6. Hanson Covers Optimistic
Hanson is a band you might be aware of. They were one of the earlier 90s’ abominable kiddie-pop music products, a “band” created by marketing executives as a way to tap into the youth target demographic and increase sales in all quarters across the board. They had a huge hit in 1997 with “MMMBop, which I liked when I first heard it, because at the time I was 8 years old and didn’t know that the song was the product of businessmen, focus groups and boardroom meetings rather than drugs, depression, and creativity (which is how I like all my art to be created now). Eventually, the band grew up and decided to show the world that they actually do have some modicrum of talent and musical integrity. And what better way to do so than to cover a Radiohead song. Well, shit, it’s actually decent.
7. Vampire Weekend Covers Exit Music (For A Film)
I know I’m deviating from Kid A, but I figured that if I’m in for a penny why not list all my favorite Radiohead covers right here. Vampire Weekend are the current world heavyweight champions of Indie music. They’re the band every hipster loved in 2007 and consequently hated in 2008 when their debut album became a huge critical and commercial success. This cover comes from Stereogum’s ‘OK X’, a tribute to Radiohead’s OK Computer released on the 10-year anniversary of the album in 2007.

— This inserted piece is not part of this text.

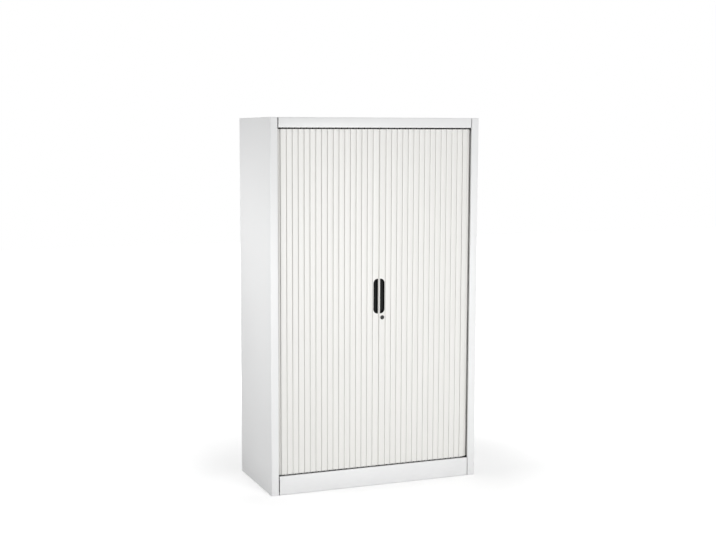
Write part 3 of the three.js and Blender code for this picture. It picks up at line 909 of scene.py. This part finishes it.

8. John Vanderslice’s Cover of Karma Police
This is the one Radiohead song people are most likely to have heard. So this cover ought to be most illustrative of how people seem to achieve a new level of genius while just copying Radiohead. (God, that statement was excessively fanboy-ish, even for me!)
9. Gnarls Barkley Covers Reckoner
Most of you probably know of Gnarls Barkley as the band behind this ear-worm from 2006. However, this supergroup consisting of R&B soulster CeeLo Green and the man who produces everything fresh and brilliant in modern music, Danger Mouse, have also performed this absolutely electric, searing cover of Reckoner. What I particularly adore about this performance is that in the original song by Radiohead features some breathtaking falsetto singing by Thom Yorke.